_Problem requirements_.
Copy out the data below verbatim.

_Recorded data_.

━━━

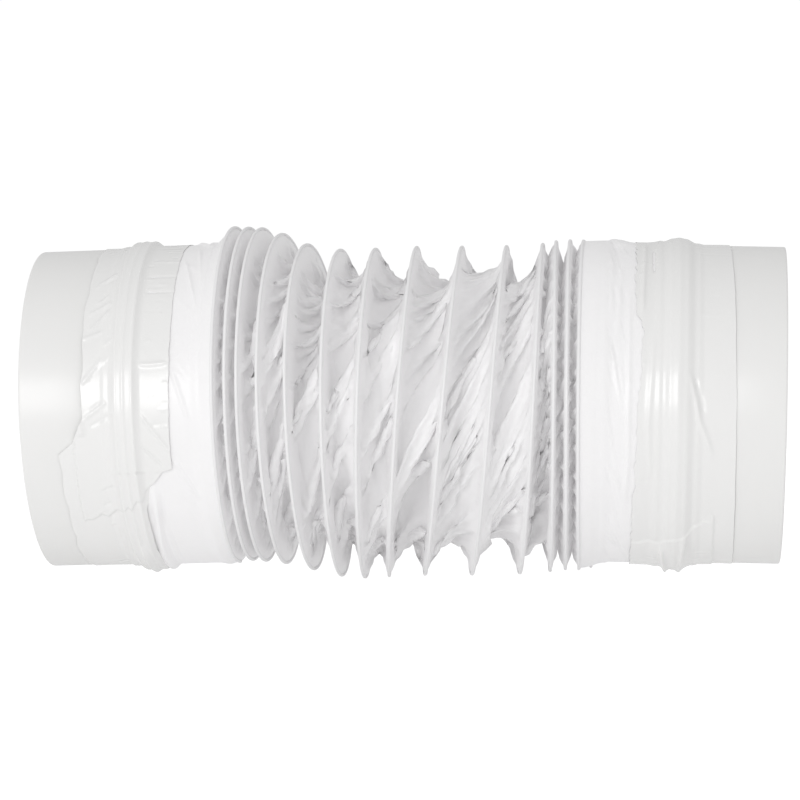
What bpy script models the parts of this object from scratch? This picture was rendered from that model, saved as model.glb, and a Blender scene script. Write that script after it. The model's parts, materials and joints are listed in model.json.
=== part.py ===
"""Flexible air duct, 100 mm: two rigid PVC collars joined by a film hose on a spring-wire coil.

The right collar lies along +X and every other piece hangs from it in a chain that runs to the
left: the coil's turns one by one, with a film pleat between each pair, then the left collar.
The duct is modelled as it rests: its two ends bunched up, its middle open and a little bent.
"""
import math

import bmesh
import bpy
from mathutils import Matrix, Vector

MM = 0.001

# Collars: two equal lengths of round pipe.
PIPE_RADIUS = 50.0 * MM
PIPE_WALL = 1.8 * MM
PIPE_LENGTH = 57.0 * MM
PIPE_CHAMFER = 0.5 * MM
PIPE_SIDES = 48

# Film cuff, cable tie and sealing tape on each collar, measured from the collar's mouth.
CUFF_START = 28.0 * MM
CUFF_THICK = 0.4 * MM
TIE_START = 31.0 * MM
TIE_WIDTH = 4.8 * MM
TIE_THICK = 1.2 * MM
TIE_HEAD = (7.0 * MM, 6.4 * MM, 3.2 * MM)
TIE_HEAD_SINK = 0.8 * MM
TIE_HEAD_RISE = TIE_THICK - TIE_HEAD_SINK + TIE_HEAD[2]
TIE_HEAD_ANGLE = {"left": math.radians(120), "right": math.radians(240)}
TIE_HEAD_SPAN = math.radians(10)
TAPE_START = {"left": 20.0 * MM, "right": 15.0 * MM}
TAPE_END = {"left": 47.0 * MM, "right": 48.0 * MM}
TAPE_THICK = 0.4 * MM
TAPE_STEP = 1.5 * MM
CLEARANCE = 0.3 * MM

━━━

_Solution to the problem_.
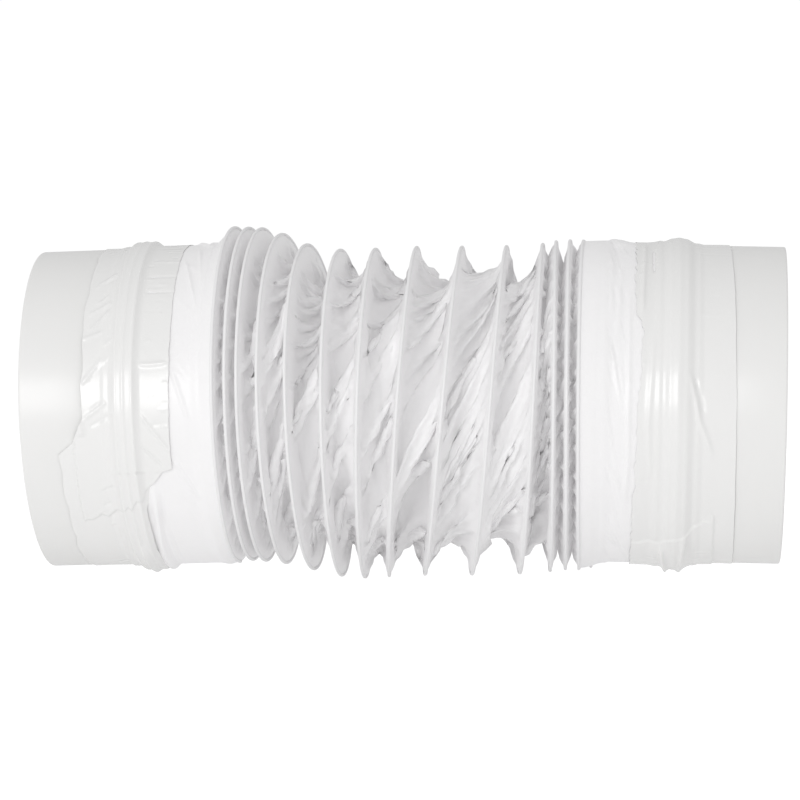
What bpy script models the parts of this object from scratch? This picture was rendered from that model, saved as model.glb, and a Blender scene script. Write that script after it. The model's parts, materials and joints are listed in model.json.
=== part.py ===
"""Flexible air duct, 100 mm: two rigid PVC collars joined by a film hose on a spring-wire coil.

The right collar lies along +X and every other piece hangs from it in a chain that runs to the
left: the coil's turns one by one, with a film pleat between each pair, then the left collar.
The duct is modelled as it rests: its two ends bunched up, its middle open and a little bent.
"""
import math

import bmesh
import bpy
from mathutils import Matrix, Vector

MM = 0.001

# Collars: two equal lengths of round pipe.
PIPE_RADIUS = 50.0 * MM
PIPE_WALL = 1.8 * MM
PIPE_LENGTH = 57.0 * MM
PIPE_CHAMFER = 0.5 * MM
PIPE_SIDES = 48

# Film cuff, cable tie and sealing tape on each collar, measured from the collar's mouth.
CUFF_START = 28.0 * MM
CUFF_THICK = 0.4 * MM
TIE_START = 31.0 * MM
TIE_WIDTH = 4.8 * MM
TIE_THICK = 1.2 * MM
TIE_HEAD = (7.0 * MM, 6.4 * MM, 3.2 * MM)
TIE_HEAD_SINK = 0.8 * MM
TIE_HEAD_RISE = TIE_THICK - TIE_HEAD_SINK + TIE_HEAD[2]
TIE_HEAD_ANGLE = {"left": math.radians(120), "right": math.radians(240)}
TIE_HEAD_SPAN = math.radians(10)
TAPE_START = {"left": 20.0 * MM, "right": 15.0 * MM}
TAPE_END = {"left": 47.0 * MM, "right": 48.0 * MM}
TAPE_THICK = 0.4 * MM
TAPE_STEP = 1.5 * MM
CLEARANCE = 0.3 * MM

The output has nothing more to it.